I wonder if it is possible to provide an option to customise it? For example (wishful thinking) missing_binding = Fun and calls Fun(BINDING) to get the expansion for missing binding. This way we can keep backward-compatibility and allow users to opt-out.

leoliu commented 5 years ago

Just a week or two ago to my horror I had a %%THINGIE%% show up on a logout page. I think it is very easy for such a thing to leak out that is worrying.

vinoski commented 5 years ago

The missing_binding = Fun idea would be overkill, but an option to tell bindings to treat any undefined keys as having empty values would solve the problem. I'll post a branch soon.

vinoski commented 5 years ago

Please give the fix-376 branch a try and let me know if you have any feedback.
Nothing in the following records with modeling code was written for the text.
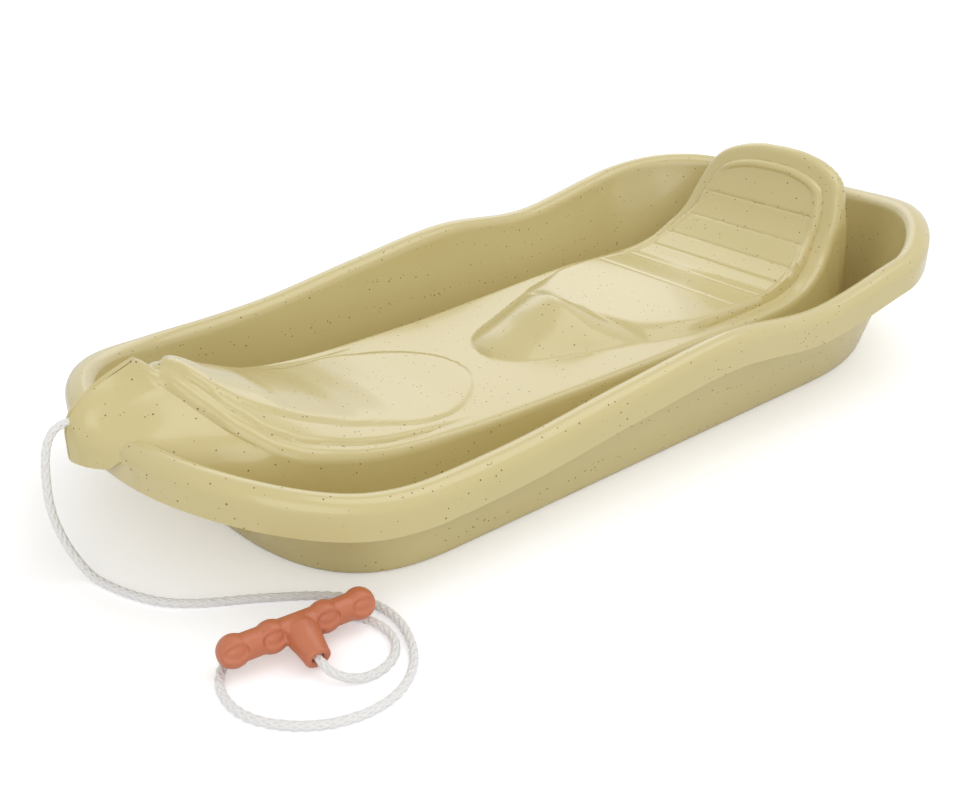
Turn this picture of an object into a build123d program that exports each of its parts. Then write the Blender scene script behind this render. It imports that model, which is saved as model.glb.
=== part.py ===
import os
from math import cos, radians, sin, tan

from build123d import *

os.makedirs("parts", exist_ok=True)

# Baby sled: a moulded tub with a rolled rim, a hollow deck with a prow, a pommel and a
# seat, and a tow rope with a finger-grip handle.
# Y runs along the sled, with the nose at -Y and the backrest at +Y. X is the width, Z is up.
# The origin is on the ground, under the middle of the sled.

# ---- driving dimensions, mm ----
sled_length = 798.0
beak_reach = 8.0                # the beak stands out this far in front of the rim
wall = 3.0                      # the moulding's sheet

rim_width_front = 332.0
rim_width_back = 360.0
rim_radius = 10.0               # outside of the rolled rim
rim_drop = 25.0                 # how far the lip hangs below the rim's top
rim_heights = (88.0, 70.0, 71.5, 84.5, 95.5, 88.5, 106.0, 117.0, 114.0)   # nose to tail
base_insets = (71.0, 47.0, 31.0, 28.0, 31.0, 36.0, 40.0, 39.0, 36.0)      # nose to tail
nose_run, nose_power = 145.0, 2.2           # superellipse that closes the rim at the nose
tail_run, tail_power = 195.0, 2.0           # and at the tail

runner_flat = 12.0              # flat bearing face under each side wall
foot_height = 16.0              # level of the floor between the runners
floor_slope = 12.0              # the floor climbs to it over this width

deck_height = 45.0
deck_setback = 202.0            # the level deck starts this far behind the nose
backrest_setback = 99.0         # the backrest's foot lies this far ahead of the tail
deck_half_front = 87.0
deck_half_back = 96.0
widest_setback = 156.0          # the deck is widest this far ahead of the backrest's foot
back_corner = 44.0              # plan corner radius behind the backrest
skirt_draft = 0.107             # inward lean of the skirt for each mm of height
strip_top = 146.0
backrest_top = 151.0
seat_margin = 13.0              # border strip left beside the seat
top_margin = 2.0                # and behind the backrest's top
seat_length = 284.0
seat_nose_corner = 40.0
panel_margin = 11.0             # width of the seat's frame
panel_depth = 3.0

rope_diameter = 5.0
hole_clearance = 0.5
knot_diameter = 7.4
knot_length = 6.5

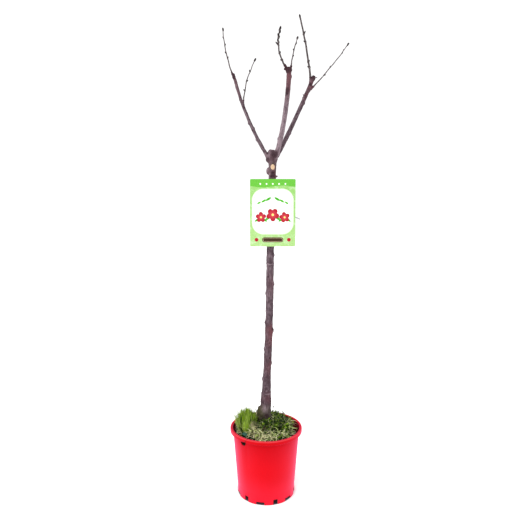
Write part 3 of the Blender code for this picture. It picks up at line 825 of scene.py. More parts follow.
def soil_height(radius):
    """The soil's level: flat round the trunk and a little lower at the wall."""
    share = min(1, max(0, (radius - SOIL_PAD_RADIUS) / (SOIL_SLOPE_RADIUS - SOIL_PAD_RADIUS)))
    return SOIL_TOP + (SOIL_EDGE - SOIL_TOP) * share


def build_soil(looks):
    foot, low = FOOT_RADIUS - WALL - SOIL_GAP, FLOOR_RAISE + WALL + SOIL_GAP
    rings, steps = 44, 150
    profile = [(SOIL_REACH * i / rings, soil_height(SOIL_REACH * i / rings)) for i in range(rings + 1)]
    soil = spun("potting_soil", profile + [(foot, FOOT_BAND), (foot, low), (0, low)], steps)
    for v in soil.data.vertices:
        reach = hypot(v.co.x, v.co.y)
        if v.co.z > SOIL_EDGE - 0.002 and reach < SOIL_REACH - 0.002:
            lump = noise.fractal(v.co * 70, 0.8, 2.1, 4) + 0.5 * noise.noise(v.co * 320)
            v.co.z += looks.relief * 0.55 * lump * min(1, (SOIL_REACH - reach) / 0.01)
    chance = random.Random(SEED + 5)
    corners, pattern = ball_shape((0, 0, 0), (1, 1, 1), 1)
    points, faces = [], []
    for _ in range(looks.crumbs):
        reach, turn = in_disc(chance, 0.1)
        size = chance.uniform(0.001, 0.0032)
        middle = Vector((reach * cos(turn), reach * sin(turn), soil_height(reach) + size * 0.3))
        faces += shifted(pattern, len(points))
        for corner in corners:
            points.append(middle + corner * size * chance.uniform(0.65, 1.15))
    crumbs = mesh_piece("soil_crumbs", points, faces)
    smooth(soil, 60)
    finish = soil_finish(looks)
    hand_in(soil, [finish], "potting_soil", "soil")
    hand_in(crumbs, [finish], "potting_soil")


# The trunk and boughs

# Bud scars: height on the trunk or share of the bough's length, side (0 right, 90 back, 180 left), reach out
# of the bark and spread.
BUD_SCARS = {
    "trunk": (
        (0.436, -10, 0.003, 0.005), (0.546, -10, 0.0042, 0.0058), (0.7, -10, 0.003, 0.005),
        (0.795, -10, 0.003, 0.005), (0.382, 185, 0.0034, 0.005), (0.482, 185, 0.003, 0.005),
        (0.573, 185, 0.004, 0.005), (0.67, 185, 0.003, 0.005), (0.51, 90, 0.003, 0.005),
        (0.745, 90, 0.003, 0.005), (0.88, 90, 0.003, 0.005), (0.655, 262, 0.0014, 0.0042),
        (0.752, 250, 0.0014, 0.0045), (0.506, 285, 0.0016, 0.005), (0.352, 268, 0.0018, 0.006),
        (0.61, 60, 0.0016, 0.0045), (0.43, 110, 0.0018, 0.005), (0.985, 100, 0.0018, 0.0045),
        (0.84, 205, 0.0018, 0.0042), (1.02, 150, 0.002, 0.0045), (0.32, 60, 0.0018, 0.0055),
    ),
    "bough_left": (
        (0.22, 180, 0.0024, 0.004), (0.35, 0, 0.0024, 0.004), (0.42, 180, 0.0026, 0.004),
        (0.8, 90, 0.0022, 0.004), (0.55, 250, 0.0012, 0.0034), (0.7, 200, 0.0016, 0.0034),
        (0.9, 0, 0.0014, 0.0034),
    ),
    "bough_centre": (
        (0.2, 180, 0.0028, 0.0044), (0.55, 90, 0.0024, 0.0044), (0.9, 0, 0.0026, 0.0044),
        (0.4, 300, 0.0012, 0.004), (0.66, 230, 0.0012, 0.004), (0.32, 100, 0.0016, 0.004),
    ),
    "bough_right": (
        (0.45, 90, 0.0024, 0.0042), (0.67, 0, 0.0026, 0.0042), (0.3, 10, 0.0016, 0.0036),
        (0.55, 240, 0.0012, 0.0038), (0.8, 280, 0.0014, 0.0038),
    ),
}
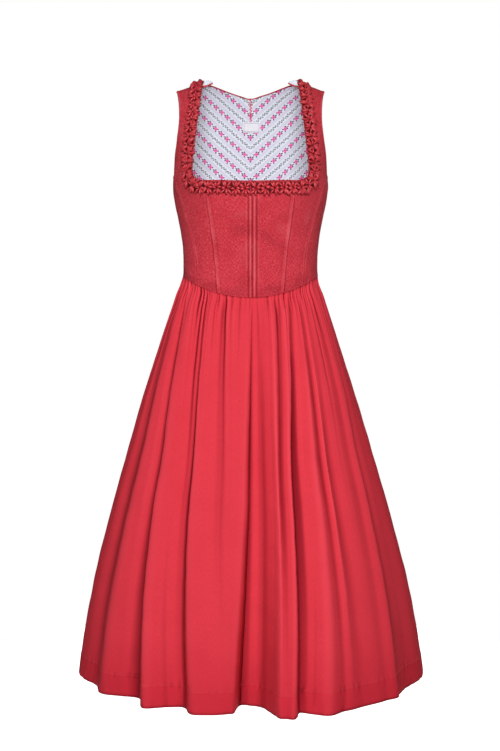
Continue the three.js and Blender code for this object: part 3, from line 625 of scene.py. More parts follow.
printed = {
    "slope": math.radians(40.5),    # of the stripes, which meet in a V at centre back
    "pitch": 0.0345,                # between two rows of flowers
    "first": 0.1240,                # down centre back to a row's lowest point
    "follow": 0.7,                  # 0: the pattern's rows keep level, 1: they follow the cloth over the back
    "flowerStep": 0.0162,
    "level": 7,                     # the bodice row from which heights over the cloth are counted
    "raised": 76,                   # in millimetres, from the cloth's heights to the pattern's own
    "ground": colourOf(211, 213, 232),
    "band": colourOf(226, 235, 245),
    "pink": colourOf(234, 82, 172),
    "palePink": colourOf(250, 168, 212),
    "magenta": colourOf(188, 56, 148),
    "leaf": colourOf(36, 58, 66),
    "grey": colourOf(74, 82, 92),
    "greyPale": colourOf(140, 146, 158),
}


def makeFlowerCotton():
    # rows of small flowers and rows of grey sprigs, worked out from the cloth's own two ways
    material, tree, shader = newMaterial("flowerCotton", 0.8, 0.1, white, 0.25)
    uv, u, v = flatPlace(tree)

    add, less, times = arithmetic(tree)
    side = sums(tree, "ABSOLUTE", u)
    slopeSin, slopeCos = math.sin(printed["slope"]), math.cos(printed["slope"])
    fall = less(times(v, -1.0), printed["first"])
    across = add(times(side, slopeSin), times(fall, slopeCos))      # square to the stripes
    along = less(times(side, slopeCos), times(fall, slopeSin))

    def signedRepeat(value, pitch):
        # how far past (+) or before (-) the nearest of a row of even marks
        return sums(tree, "WRAP", value, pitch / 2, -pitch / 2)

    def blot(a, b, halfA, halfB, soft=0.35):
        # an oval spot, 1 inside and 0 outside
        size = add(times(times(a, 1 / halfA), times(a, 1 / halfA)),
                   times(times(b, 1 / halfB), times(b, 1 / halfB)))
        return remap(tree, size, 1 + soft, 1 - soft)

    row = signedRepeat(across, printed["pitch"])
    step = printed["flowerStep"]
    rowIndex = sums(tree, "FLOOR", add(times(across, 1 / printed["pitch"]), 0.5))
    shifted = add(along, times(rowIndex, printed["pitch"] * math.tan(printed["slope"])))
    place = signedRepeat(shifted, step)
    far = sums(tree, "SQRT", add(times(row, row), times(place, place)))
    around = sums(tree, "ARCTAN2", row, place)
    petals = times(sums(tree, "COSINE", times(around, 5)), 0.00035)
    flower = remap(tree, less(far, petals), 0.0040, 0.0034)
    heart = remap(tree, far, 0.0017, 0.0008)
    ring = times(remap(tree, far, 0.0009, 0.0018), remap(tree, far, 0.0031, 0.0022))

    def leaf(offsetAlong, offsetAcross, halfA=0.0017, halfB=0.0014):
        return blot(less(place, offsetAlong), less(row, offsetAcross), halfA, halfB)

    leaves = leaf(0.0042, 0.0026)
    for spot in ((-0.0043, -0.0024), (0.0034, -0.0034), (-0.0030, 0.0038), (0.0060, -0.0004)):
        leaves = sums(tree, "MAXIMUM", leaves, leaf(*spot))
    half = signedRepeat(add(shifted, step / 2), step)
    bud = blot(half, less(row, 0.0004), 0.0014, 0.0013)

    sprig = signedRepeat(add(across, printed["pitch"] / 2), printed["pitch"])
    wave = times(sums(tree, "SINE", times(along, 2 * math.pi / 0.0135)), 0.0009)
    offWave = less(sprig, wave)
    stem = remap(tree, sums(tree, "ABSOLUTE", offWave), 0.0005, 0.0002)
    leafA = blot(signedRepeat(along, 0.0060), less(offWave, 0.0015), 0.0021, 0.0014)
    leafB = blot(signedRepeat(add(along, 0.0030), 0.0060), add(offWave, 0.0015), 0.0020, 0.0014)
    darkLeaf = remap(tree, noise(tree, uv, 190, 1), 0.44, 0.56)

    bandWidth = remap(tree, sums(tree, "ABSOLUTE", sprig), 0.0042, 0.0072)
    bandWidth = times(bandWidth, remap(tree, sums(tree, "ABSOLUTE", row), 0.0030, 0.0068))
    ground = blendColour(tree, times(bandWidth, 0.9), printed["band"], printed["ground"])
    colour = blendColour(tree, times(stem, 0.5), ground, printed["greyPale"])
    sprigColour = blendColour(tree, darkLeaf, printed["greyPale"], printed["grey"])
    colour = blendColour(tree, times(sums(tree, "MAXIMUM", leafA, leafB), 0.9), colour, sprigColour)
    colour = blendColour(tree, leaves, colour, printed["leaf"])
    colour = blendColour(tree, bud, colour, printed["magenta"])
    colour = blendColour(tree, flower, colour, printed["pink"])
    colour = blendColour(tree, times(times(flower, ring), 0.45), colour, printed["palePink"])
    colour = blendColour(tree, times(heart, 0.5), colour, printed["magenta"])
    tree.links.new(colour, shader.inputs["Base Color"])
    height = weaveHeight(tree, u, v, 0.0005)
    bumpOn(tree, shader, height, 0.0001, 0.5)
    return material


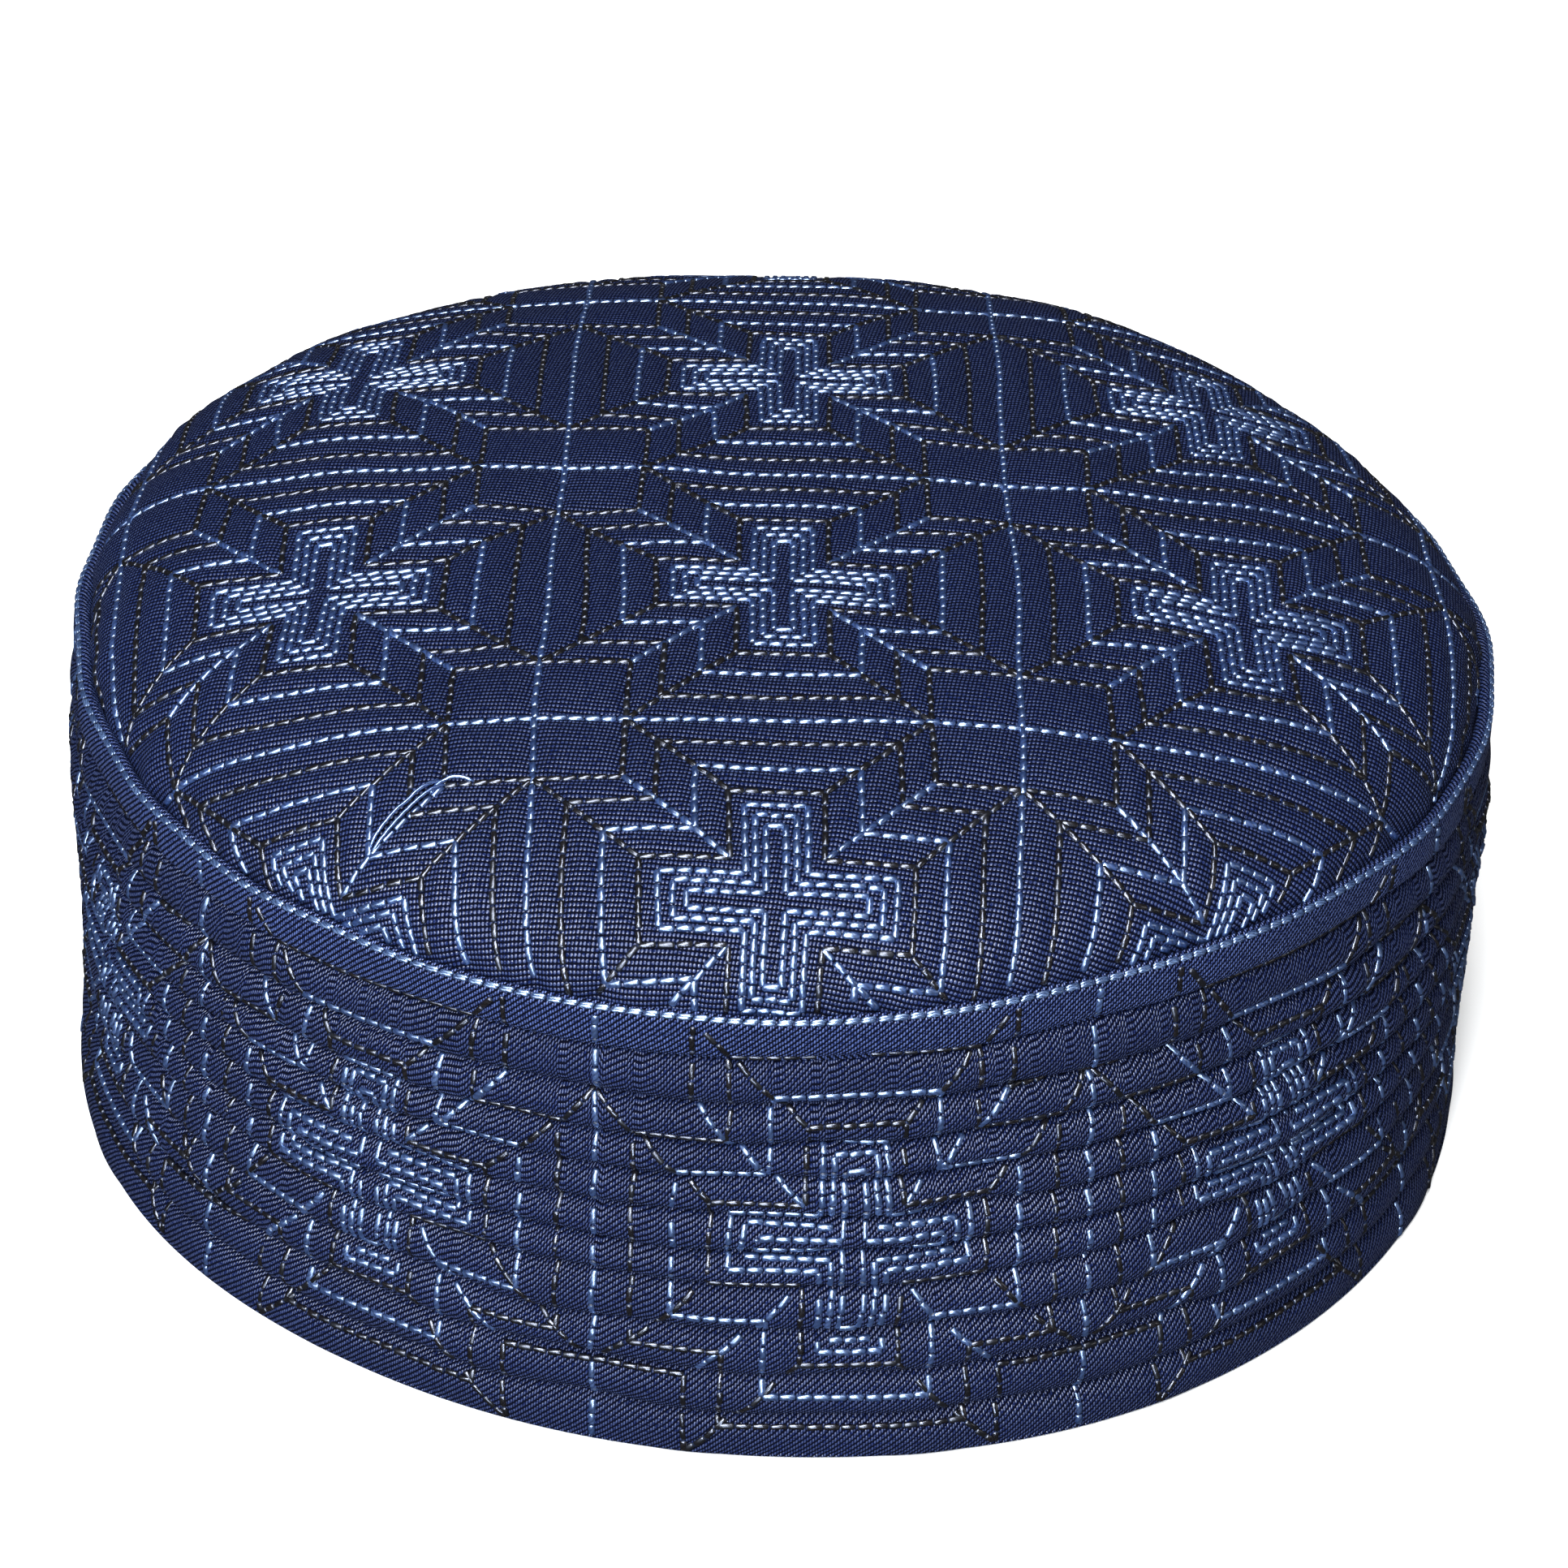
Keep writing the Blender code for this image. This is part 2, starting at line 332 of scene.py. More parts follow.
class CrownSheet:
    """The crown's outer face, laid flat: each flat point keeps its direction from the middle,
    and its distance from the middle is the distance along the cloth."""

    ANGLES = 720
    SHARES = 900
    STEPS = 420

    def __init__(self):
        angle = np.arange(self.ANGLES) * TURN / self.ANGLES
        share = 1 - (1 - np.linspace(0, 1, self.SHARES)) ** 3
        section = sections_at(angle[:, None] + 0 * share)
        edge = section.rim_radius - bead_width(section)
        radius = edge * share
        height = crown_height(section, share)
        steps = np.hypot(np.diff(radius, axis=1), np.diff(height, axis=1))
        length = np.concatenate([np.zeros((self.ANGLES, 1)), np.cumsum(steps, axis=1)], axis=1)
        even = np.linspace(0, 1, self.STEPS)
        self.reach = length[:, -1]
        self.radius = np.stack([np.interp(even * row[-1], row, r) for row, r in zip(length, radius)])
        self.height = np.stack([np.interp(even * row[-1], row, h) for row, h in zip(length, height)])

    def edge_distance(self, angle):
        """Distance along the cloth from the middle to the crease beside the bead."""
        whole_turn = np.arange(self.ANGLES + 1) * TURN / self.ANGLES
        return np.interp(np.mod(angle, TURN), whole_turn, np.append(self.reach, self.reach[0]))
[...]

leoliu commented 5 years ago

Thanks, @vinoski.

I pulled the branch to my project and played with it. A few thoughts.

I think the goal is to get rid of the headache of false-negatives of %%KEY%% being treated as non-binding when they are. For all I can remember I have 0 cases where I use %%TEXT%% as text in a html/yaws source but have multiple known accidents of %%BINDING%% being treated as text.

vinoski commented 5 years ago

I've amended the branch. It now additionally provides strip_undefined_bindings as a server configuration variable. Setting it to true for a server means that all out/1 content returned within that server will have undefined variable text stripped out.

I've kept the strip_undefined setting for {bindings, ...} as well, as I view it as being pretty handy. The fact that your system crashed when you added it is unfortunate but isn't a good reason for me to drop it, given that it's not the default and users must explicitly choose to use it.

leoliu commented 5 years ago

Thanks for the addition. I just tested it and everything seems in order.

leoliu commented 5 years ago

Just discovered it is missing from yaws:set_sc_flags/2.

=ERROR REPORT==== 20-Apr-2019::12:31:43.651406 ===
Unknown and unhandled flag {strip_undefined_bindings,true}
vinoski commented 5 years ago

The set_sc_flags/2 issue is fixed in master, commit 9120d0c.